IV – Vas spirituale (Medium of Spirituality)
The number 7 holds the key to this movement, both in the time signature (7/4), the number of bars (sections of 7 bars each) and the basic interval of a 7th on which the piece is built. 7 is a number associated with the Holy Spirit, and Catholic doctrine identifies 7 gifts received from the Holy Spirit through the sacrament of Confirmation.
V – Rosa Mystica (Mystic Rose)
The rose is a flower with a very powerful symbolism, associated with love, and also with the Virgin Mary. The number 5 is the basis of this movement, derived from the 5-petal rose of heraldry. The right hand has a perpetuum mobile figure that changes by one note every 5 bars. Against this, a five note row in the other voice appear slowly, at pre-determined intervals. The result is an unfolding and closing of the ‘rose’. Listen to this movement here
VI – Turris eburnea (Ivory tower)
Before the term ‘ivory tower’ came to mean a state of seclusion, it was seen as an image of great beauty as well as fortitude. The piece uses only white notes (traditionally made of ivory) and is solely in the bass register to convey a sense of solidity and strength. It is constructed using simple triadic harmony, with a chorale-like texture.
VII – Domus aurea (Golden House)
The right hand unwinds a fast perpetuum mobile figure that represents the shimmer of gold. The left hand uses 79 notes from the Gregorian hymn Salve Regina, one of the oldest and most beautiful of Marian antiphons. The number 79 is the atomic weight of the element gold (Au).
VIII – Foederis arca (Ark of the Covenant)
The Arc of the Covenant is the receptacle which housed the Laws of Moses, and was the central object of worship at the Jerusalem temple for the Jews. The Virgin Mary is here described as the ‘container’ of the new Covenant (i.e. Christ). This piece dwells on the idea of childbirth, a slow and painful creative evolution. The dotted figure starts as a tone, then slowly extends until it maps out a major scale in A major.

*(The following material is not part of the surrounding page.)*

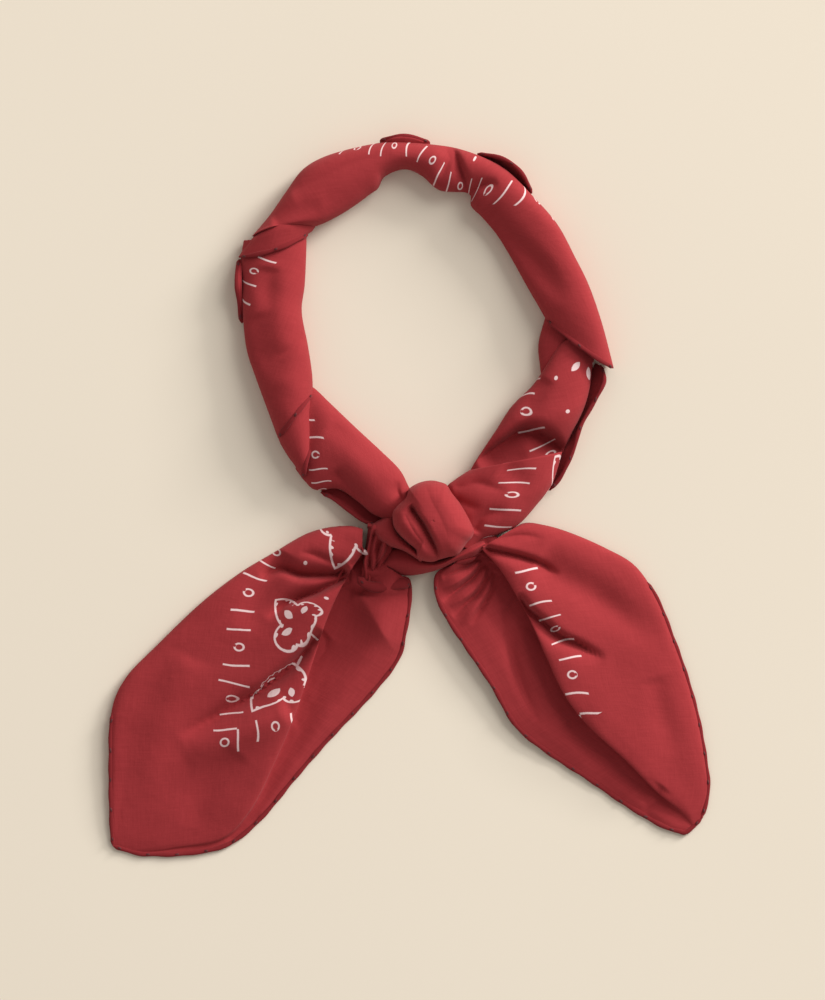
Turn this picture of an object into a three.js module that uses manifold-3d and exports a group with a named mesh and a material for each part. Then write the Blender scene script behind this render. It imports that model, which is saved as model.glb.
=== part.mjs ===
// A cotton bandana, rolled corner to corner into a band, tied in a loop and laid on a table.
// Units are millimetres, +Z is up, the table is z = 0 and +Y points from the knot to the top of the loop.
import * as THREE from "three";
import { mergeVertices } from "three/addons/utils/BufferGeometryUtils.js";
import Module from "manifold-3d";

const wasm = await Module();
wasm.setup();

// Driving sizes
const CLOTH = 1.2; // wall of one layer, seam allowance included
const HEM = 1.9; // rolled hem along a free edge
const GAP = 0.5; // clearance between two pieces that touch
const BELLY = 0.36; // share of a roll's height at which it is widest
const ROLL_POINTS = 22; // points round a roll
const SHORTEST_EDGE = 0.05; // a cut leaves no slivers below this
const KNOT_RINGS = 9;
const SHEET_POINTS = 30; // points across a tail
const ROLL_STEPS = 2; // sections made from one row of a table
const EDGE_STEPS = 3;
const TAIL_STEPS = 1.6;
const CENTRE = new THREE.Vector3(0.4, 0.75, 0); // middle of the outline, moved to the origin

const COTTON = { color: 0x9f2f36, roughness: 0.85, metalness: 0 };
const COTTON_BACK = { color: 0x93292f, roughness: 0.88, metalness: 0 };

// Turns rows of numbers into objects with the named columns.
function table(columns, rows) {
  const names = columns.split(" ");
  return rows.map((row) => Object.fromEntries(names.map((n, i) => [n, row[i]])));
}

// A roll has a row for each section: its edge outside the loop, its edge inside the loop and its height.
// bow moves the middle of a section along the roll, as a hem that crosses it at a curve does.
const ROLL = "outX outY inX inY height bow";

const rolls = {
  upper_left_roll: table(ROLL, [
    [-10.4, 135.3, -9.2, 122.4, 13, 0],
    [-22.5, 133, -11.7, 117.8, 13.5, 0],
    [-33.3, 129.6, -14.8, 115.5, 14, 0],
    [-41, 124.7, -19.4, 112, 14.5, 0],
    [-47.2, 116.3, -25.2, 108.2, 14.5, 0],
    [-53.7, 107, -31, 105.1, 14.5, 0],
    [-60.1, 99.5, -35.6, 103.2, 14, -2.2],
  ]),
  upper_left_turn: table(ROLL, [
    [-60.1, 98.6, -36.4, 102.2, 13, -2.2],
    [-63, 95, -37.2, 101.2, 12.5, 0],
    [-65.4, 91.4, -38.3, 100.6, 12, 2],
  ]),
  left_roll: table(ROLL, [
    [-64.4, 90.5, -39.2, 99.2, 11, 2],
    [-64, 80.9, -39.8, 81.6, 12.5, 0],
    [-63.6, 68.1, -41, 70.5, 13.5, 0],
    [-62.2, 55.8, -38.7, 57.8, 14, 0],
    [-58.7, 45, -37.2, 48.1, 14, 0],
    [-54.9, 34.6, -36.8, 42.7, 14, 0],
    [-50.2, 21.9, -36.8, 38.9, 13.5, 0],
  ]),
  left_turn: table(ROLL, [
    [-49.8, 21, -37.2, 37.6, 12.5, 0],
    [-46.4, 15, -37.2, 31.2, 12.5, 0],
    [-43.7, 11.2, -37, 25, 12, 0],
    [-40.8, 6.4, -37, 20.4, 11, 0],
  ]),
  lower_left_roll: table(ROLL, [
    [-39.8, 5.2, -36.1, 41, 10, 0],
    [-35.6, 1.9, -30.2, 35.4, 12, 0],
    [-27.1, 2.3, -20.6, 26.2, 13, 0],
    [-19.8, -2.3, -11, 17.3, 14, 0],
    [-14.4, -6.9, -3.3, 9.6, 14, 0],
    [-9.8, -9.2, 0.6, 2.3, 13, 0],
    [-4.8, -11.9, 5.2, -4.2, 11, 0],
  ]),
  top_roll: table(ROLL, [
    [-9.9, 135.5, -8.7, 122.4, 13, 0],
    [-3.3, 135.9, -1.7, 125.1, 13, 0],
    [8.3, 134.8, 4.8, 122.8, 13, 0],
    [18.7, 133.2, 12.1, 117, 13.5, 0],
    [29.3, 129.6, 22.7, 116.1, 14, 0],
  ]),
  right_roll: table(ROLL, [
    [29.7, 129.2, 23.1, 115.7, 14, 0],
    [38.3, 124.4, 24.1, 110.9, 14.5, 0],
    [47.9, 114.7, 28.3, 106.6, 14.5, 0],
    [57.2, 104, 34.1, 99.7, 14.5, 0],
    [64.1, 91.2, 39.5, 90.9, 14.5, 0],
    [69.5, 80.1, 44.9, 81.2, 14.5, 0],
    [74.5, 65.5, 49.5, 73.2, 14.5, 0],
    [78.9, 48.7, 52.6, 67.8, 13, -1],
  ]),
  right_inner_fold: table(ROLL, [
    [65.6, 57.6, 52.2, 67, 8, 0],
    [65.1, 56.4, 49.9, 57.8, 8, 0],
    [64.3, 54.8, 50.6, 49.2, 7.5, -2],
  ]),
  right_turn: table(ROLL, [
    [71.9, 54.2, 51.4, 47.4, 10.5, -4.4],
    [70.6, 48.1, 47.2, 41.6, 12, -2],
    [69.5, 40.4, 39.5, 33.9, 13, 0],
    [67.2, 32.7, 33.7, 25, 13.5, 0],
    [62.9, 23.9, 28.3, 16.9, 13, 0],
    [59.3, 17.1, 24.1, 10.1, 12.5, 0],
  ]),
  lower_right_roll: table(ROLL, [
    [59.1, 16.5, 23.3, 9.5, 14, 0],
    [55.2, 4.2, 18.3, 6.2, 14.5, 0],
    [49.5, -3.5, 14.8, 3.1, 14.5, 0],
    [42.5, -11.2, 15.6, -1.9, 14, 0],
    [35.2, -15, 16.7, -7.3, 13, 0],
    [28.7, -17.3, 18.3, -11.9, 12, 0],
  ]),
  knot_left_strand: table(ROLL, [
    [-13.9, -13.5, -13.7, -10.8, 9, 0],
    [-11.4, -16.9, -10.6, -9.2, 13, 0],
    [-7.5, -19.6, -6.7, -7.7, 16, 0],
    [-2.5, -21.2, -4.4, -12.7, 17, 0],
    [1, -23.2, 0.6, -17.6, 16, 0],
  ]),
  knot_lower_strand: table(ROLL, [
    [-9.4, -28.5, -10.2, -25.8, 6, 0],
    [-5.2, -30.4, -6.4, -22.3, 9, 0],
    [0.2, -31, -1.3, -21.6, 10, 0],
    [6, -30.2, 4.4, -23.5, 11, 0],
    [12.1, -28.5, 10.6, -25, 11, 0],
    [19.1, -25.4, 16.7, -22.7, 11, 0],
    [25.2, -23.5, 22.1, -18.9, 11, 0],
    [28.7, -20.8, 26, -17.7, 10, 0],
  ]),
  left_tail_neck: table(ROLL, [
    [-15.6, -13.5, -6.4, -17.3, 11, 0],
    [-16.7, -20.4, -7.9, -22.3, 11, 0],
    [-17.5, -25.8, -11, -28.1, 9.5, 0],
    [-17.1, -30, -12.5, -32.3, 7, 0],
  ]),
};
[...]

IX – Janua coeli (Heaven’s Gate)
This piece is built on the augmented triad, where every interval is a major third. This chord has an open-ended sound that creates a celestial atmosphere. Through repetition of the chord on various transpositions, and displacement of time, the effect of a door slowly opening is created.
X – Stella Matutina (Morning Star)
The 6-pointed star is a common Marian symbol. The piece is divided into 6 segments (each relating to a segment of the star), with each segment containing an opening flourish followed by shimmering chords. The use of extended technique is there to help create a more scintillating texture.
XI – Consolatrix afflictionem (Comfort of the afflicted)
Simple triadic harmony is built on a descending chromatic bass, for centuries a musical device associated with sadness and pain. In between these chords the performer improvises simple ‘comforting’ melodic material. This brings in a personal element from the performer’s part, in keeping with the idea of the Litany as a personal act of devotion.
XII – Regine sine labe originalio concepta (Queen conceived without sin)
This movement brings together all the previous movements into one big hymn to the virgin. Every12 bars correspond to a movement, and the melodic material is thus related. The number 12 and the use of the tone (relating to the opening) are the most important elements of this piece, and all the previous symbolism is moulded together into the idea of the Virgin as a perfect and pure human being.
Piano Sonata No. 5 ‘Litany’ was premiered by Joanne Camilleri on 15th May 2014 at Sala Isouard, Teatru Manoel, Valletta.